マヤはリヴァイが帰ってくるのをとても楽しみにしていた。
リヴァイの仕事は分かっているし、前回の壁外調査はマヤも参加した。
しかし分かっているのと寂しいのはまた別物なのだ。
食事は何にしよう、掃除は行き届いているだろうか、傷心のリヴァイにどんな言葉をかければよいか。
そんなことに考えをめぐらせながらも、マヤは少しだけ落ち込んでいた。
夕方、玄関のドアが開いた。
「戻った。」
「お帰りなさい。」
制服は汚れてしまったのか、シャツにスーツっぽいパンツという格好だ。こういう格好をしているとリヴァイは、本当に年齢不詳である。実は自分とさほど歳が変わらないんじゃないかとさえマヤは錯覚した。
「どうだった?」
「いつもと同じだ。犠牲の割には、成果が出ない。」
「・・・大丈夫?」
「マヤよ、お前こそどうした。
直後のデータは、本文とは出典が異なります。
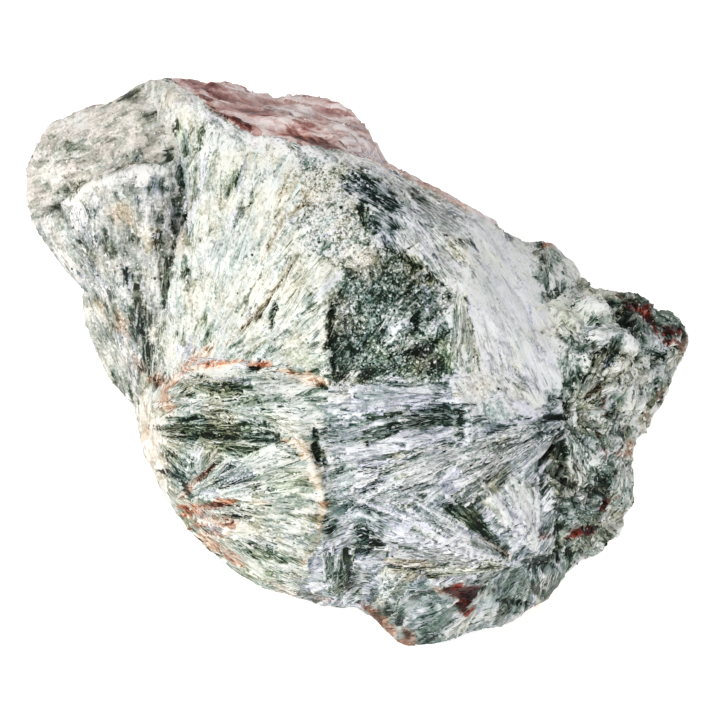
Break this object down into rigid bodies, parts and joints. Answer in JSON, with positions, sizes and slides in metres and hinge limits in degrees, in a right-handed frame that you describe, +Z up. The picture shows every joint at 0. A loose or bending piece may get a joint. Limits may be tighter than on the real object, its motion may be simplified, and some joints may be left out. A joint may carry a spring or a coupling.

」
リヴァイはいち早くマヤの変化を見抜いた。
「担当してる患者さんが亡くなったの。難しいことは分かっていたんだけどね。」
「大丈夫か?」
「・・・いつものことだよ。」
無理やり微笑むと、マヤはキッチンに向かった。
夕食はオムレツにした。今朝取ってきたばかりの卵をフライパンに流しいれると、ふわりと良い匂いがした。心を和ませてくれるはずのその柔らかい匂いも、二人の傷心には届かない。夕食はカチャカチャと、食器の鳴る音がダイニングに響いていた。